Having put limits on new state environmental rules in 2011, the 2013 General Assembly took on local environmental ordinances. Session Law 2013-413 puts a one year moratorium on adoption of new local environmental ordinances regulating issues addressed by state or federal environmental rules. An earlier post goes into more detail about the temporary limit on local environmental ordinances. The one-year moratorium actually represents a compromise to allow time for the legislature’s Environmental Review Commission to look at the appropriate scope of local government authority to adopt environmental standards. The N.C. Senate had proposed to permanently restrict adoption of local environmental ordinances.
Even the one-year moratorium may be a problem for local government. A number of cities and counties operate environmental infrastructure (like water and wastewater treatment systems) under state-issued permits that require the local government to put environmental protection measures in place by ordinance.

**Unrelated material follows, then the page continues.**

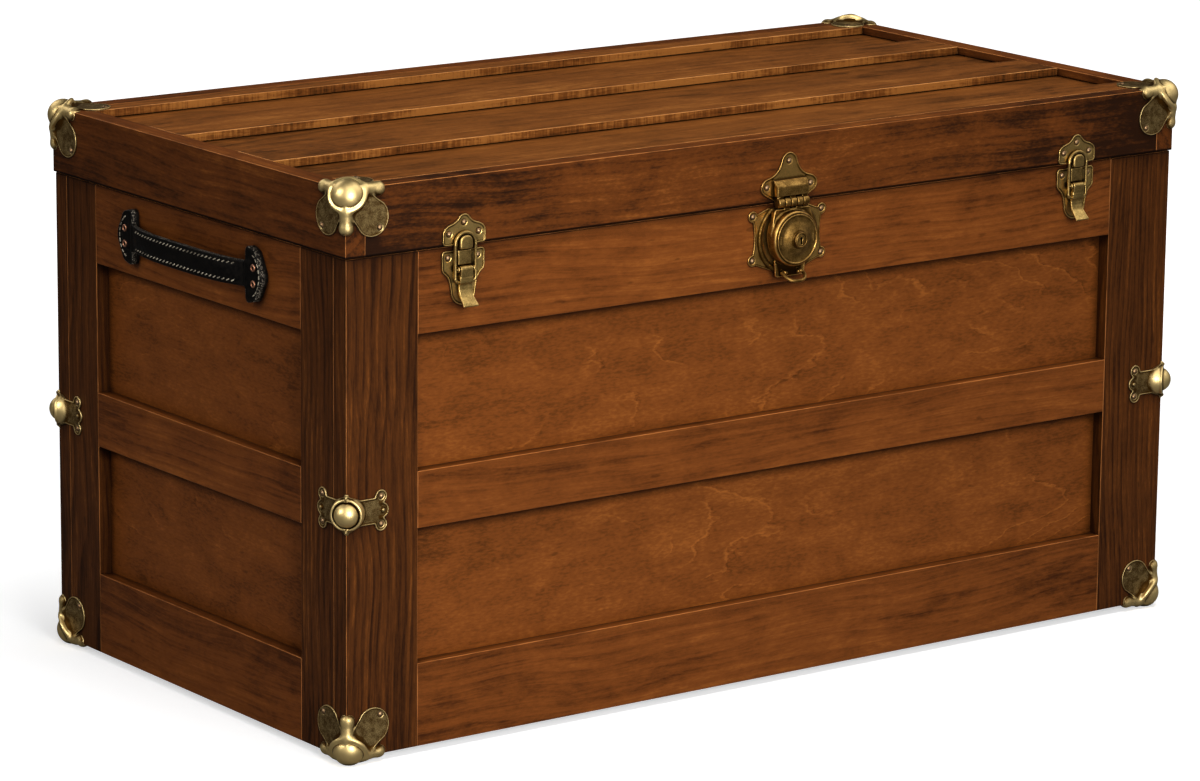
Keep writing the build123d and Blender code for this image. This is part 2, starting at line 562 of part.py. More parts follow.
def stepped_stud(side, point, wall_x, shoulder_x, neck_x, head_x, neck_r):
    stud = rod((side * wall_x, *point), (side * shoulder_x, *point), 6.0)
    stud += rod((side * wall_x, *point), (side * neck_x, *point), neck_r)
    return stud + rod((side * neck_x, *point), (side * head_x, *point), 5.0)


studs, pivots = [], []
for name, side in (("left", -1), ("right", 1)):
    save(f"lid_stay_{name}", lid_stay(side))
    studs.append(stepped_stud(side, STAY_STUD_POINT, INSIDE_X, 433.5, 430.5, 429.0, STUD_R))
    pivots.append(stepped_stud(side, STAY_LID_POINT, LID_INNER_X, 433.5, 430.5, 429.0, STAY_PIN_R))
save("stay_studs", *studs)
save("stay_pivots", *pivots)

# ------------------------------------------------------------------ leather handles
HANDLE_Z, HANDLE_HALF, HANDLE_BOW = 394.0, 116.5, 16.5
STRAP_T, STRAP_H = 5.0, 19.0
CAP_INNER = 91.5
CAP_T = 7.5
STRAP_END = HANDLE_HALF - 8.0 + STRAP_T / 2
RIVET_U, RIVET_RISE, RIVET_R = 104.0, 7.0, 3.2


def strap_outline():
    """Strap seen from above as (along, proud): flat feet and a raised-cosine bow."""
    steps = 16
    foot = STRAP_END - STRAP_T / 2
    points = [(-foot, STRAP_T / 2)]
    for i in range(steps + 1):
        u = -CAP_INNER + 2 * CAP_INNER * i / steps
        lift = HANDLE_BOW * math.cos(math.pi * u / (2 * CAP_INNER)) ** 2
        points.append((u, STRAP_T / 2 + lift))
    points.append((foot, STRAP_T / 2))
    return ribbon(points, STRAP_T / 2)


def handle(side):
    """Strap, two end caps and four rivets on one end wall."""
    wall_x = side * BODY_LENGTH / 2
    from_above = Plane(origin=(wall_x, 0, HANDLE_Z - STRAP_H / 2), x_dir=(0, -side, 0),
                       z_dir=(0, 0, 1))
    strap = extrude(from_above * strap_outline(), amount=STRAP_H)
    outward = Plane(origin=(wall_x, 0, HANDLE_Z), x_dir=(0, side, 0), z_dir=(side, 0, 0))
    rivet_seat = Plane(origin=outward.origin + outward.z_dir * CAP_T, x_dir=outward.x_dir,
                       z_dir=outward.z_dir)
    slot_start = CAP_INNER - 10
    caps, rivets = [], []
    for end in (-1, 1):
        slot = Pos(end * (STRAP_END + slot_start) / 2, 0, STRAP_T / 2) * Box(
            STRAP_END - slot_start, STRAP_H, STRAP_T)
        outline = hull((end * 96, 20, 4.5), (end * 96, -20, 4.5), (end * 104, 0, 12.5),
                       (end * 101, 15, 8), (end * 101, -15, 8))
        cap = extrude(outward * outline, amount=CAP_T)
        caps.append(cap - outward * slot)
        for rise in (-RIVET_RISE, RIVET_RISE):
            spot = Pos(end * RIVET_U, rise) * Circle(RIVET_R)
            rivets.append(extrude(rivet_seat * spot, amount=1.2))
    return strap, caps, rivets


handle_caps, handle_rivets = [], []
for name, side in (("left", -1), ("right", 1)):
    strap, caps, rivets = handle(side)
    save(f"{name}_handle_strap", strap)
    handle_caps += caps
    handle_rivets += rivets
save("handle_caps", *handle_caps)
save("handle_rivets", *handle_rivets)

save("chest_nails", *chest_nails)
save("lid_nails", *lid_nails)

# ------------------------------------------------------------------ places for the joints
for label, point in (("hinge", (0, HINGE_Y, HINGE_Z)),
                     ("stay pivot", (STAY_PLANE[0], *STAY_LID_POINT)),
                     ("lever pivot", (LATCH_X, FRONT - PIVOT[0], PIVOT[1])),
                     ("loop pivot", (LATCH_X, FRONT - LOOP_PIVOT[0], LOOP_PIVOT[1])),
                     ("hasp pivot", (LOCK_X, FRONT - KNUCKLE[0], KNUCKLE[1])),
                     ("plug axis", (LOCK_X, FRONT - NOSE, CUP_Z)),
                     ("bail pivot", (LOCK_X, FRONT - BAIL_PIVOT[0], BAIL_PIVOT[1]))):
    print(label,
          [round(point[0], 3), round(point[1] + CENTRE_Y, 3), round(point[2] + FLOOR_LIFT, 3)])
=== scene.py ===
"""Looks of the wooden chest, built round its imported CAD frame.

Metres, +Z up, the front faces -Y. Wood boards keep their CAD meshes and get grained wood
materials; the brass and leather fittings are modelled here and stand for their CAD nodes.
"""
import json
import math

import bmesh
import bpy
import numpy as np
from mathutils import Matrix, Vector


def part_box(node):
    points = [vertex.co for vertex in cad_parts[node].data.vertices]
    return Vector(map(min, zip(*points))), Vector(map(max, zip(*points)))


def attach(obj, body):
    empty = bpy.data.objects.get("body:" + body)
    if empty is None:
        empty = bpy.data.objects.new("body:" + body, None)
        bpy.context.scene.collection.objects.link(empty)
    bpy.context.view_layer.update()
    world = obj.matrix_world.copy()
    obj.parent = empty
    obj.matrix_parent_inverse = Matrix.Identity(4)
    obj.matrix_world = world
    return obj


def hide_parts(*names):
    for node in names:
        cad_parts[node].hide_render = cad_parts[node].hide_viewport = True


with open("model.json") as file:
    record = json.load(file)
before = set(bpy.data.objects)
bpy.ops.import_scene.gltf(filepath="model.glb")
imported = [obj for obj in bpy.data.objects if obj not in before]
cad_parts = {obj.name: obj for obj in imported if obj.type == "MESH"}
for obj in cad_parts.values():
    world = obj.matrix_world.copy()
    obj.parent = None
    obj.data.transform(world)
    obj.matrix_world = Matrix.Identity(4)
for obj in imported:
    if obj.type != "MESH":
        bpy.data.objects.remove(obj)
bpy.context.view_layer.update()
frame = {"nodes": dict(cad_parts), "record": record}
scene = bpy.context.scene
scene.view_settings.view_transform = "Standard"
MM = 0.001


# ---- node helpers
def feed(tree, node, inputs):
    """Set a node's inputs; a socket given as a value is linked."""
    for key, value in inputs.items():
        if isinstance(value, bpy.types.NodeSocket):
            tree.links.new(value, node.inputs[key])
        else:
            node.inputs[key].default_value = value


def add(tree, kind, inputs=None, **settings):
    """Add one shader node."""
    node = tree.nodes.new("ShaderNode" + kind)
    for name, value in settings.items():
        setattr(node, name, value)
    feed(tree, node, inputs or {})
    return node


def calc(tree, operation, a, b=0.0):
    return add(tree, "Math", {0: a, 1: b}, operation=operation).outputs[0]


def plus(tree, total, *terms):
    for term in terms:
        total = calc(tree, "ADD", total, term)
    return total


def times(tree, product, *factors):
    for factor in factors:
        product = calc(tree, "MULTIPLY", product, factor)
    return product


def vector(tree, operation, a, b=(0, 0, 0)):
    return add(tree, "VectorMath", {0: a, 1: b}, operation=operation).outputs[0]


def length(tree, value):
    return add(tree, "VectorMath", {0: value}, operation="LENGTH").outputs["Value"]


def parts(tree, value):
    """The three components of a vector."""
    return add(tree, "SeparateXYZ", {0: value}).outputs


def own(tree, kind):
    """One of the texture coordinates, such as "Object" or "Normal", which ride on a piece."""
    return add(tree, "TexCoord").outputs[kind]


def span(tree, value, low, high, to_low=0.0, to_high=1.0):
    """Rescale a value from low..high to to_low..to_high, held at both ends."""
    ends = {"Value": value, "From Min": low, "From Max": high, "To Min": to_low, "To Max": to_high}
    return add(tree, "MapRange", ends, interpolation_type="SMOOTHSTEP").outputs[0]


def mix(tree, factor, a, b):
    return add(tree, "Mix", {0: factor, 6: a, 7: b}, data_type="RGBA").outputs[2]


def noise(tree, at, scale, detail=2.0, roughness=0.5, distortion=0.0):
    return add(tree, "TexNoise", {"Vector": at, "Scale": scale, "Detail": detail,
                                  "Roughness": roughness, "Distortion": distortion}).outputs[0]


def grain_noise(tree, at, along, across, detail, roughness, distortion=0.0):
    """Noise with one scale along the grain and another across it."""
    scaled = vector(tree, "MULTIPLY", at, (along, across, across))
    return noise(tree, scaled, 1.0, detail, roughness, distortion)


def rgb(*channels):
    """Linear colour of an 8-bit display colour."""
    shares = (channel / 255 for channel in channels)
    linear = (s / 12.92 if s <= 0.04045 else ((s + 0.055) / 1.055) ** 2.4 for s in shares)
    return (*linear, 1.0)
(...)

Behind all of this lies a genuine concern about the layering of federal, state and local requirements. Citizen comments clearly indicate confusion about where environmental standards come from and how different requirements fit together. In spite of everyone’s best efforts, the overlay of federal rules, state rules and local ordinances don’t always fit together perfectly. Conflicts get resolved, but the property owner caught up in an unintended consequence of overlapping standards will be understandably frustrated in the meantime.
Which is all to say that there are good reasons to look at the intersection of federal, state and local environmental standards. It is just not as easy as waiving away everything other than the standard adopted by the highest level of government.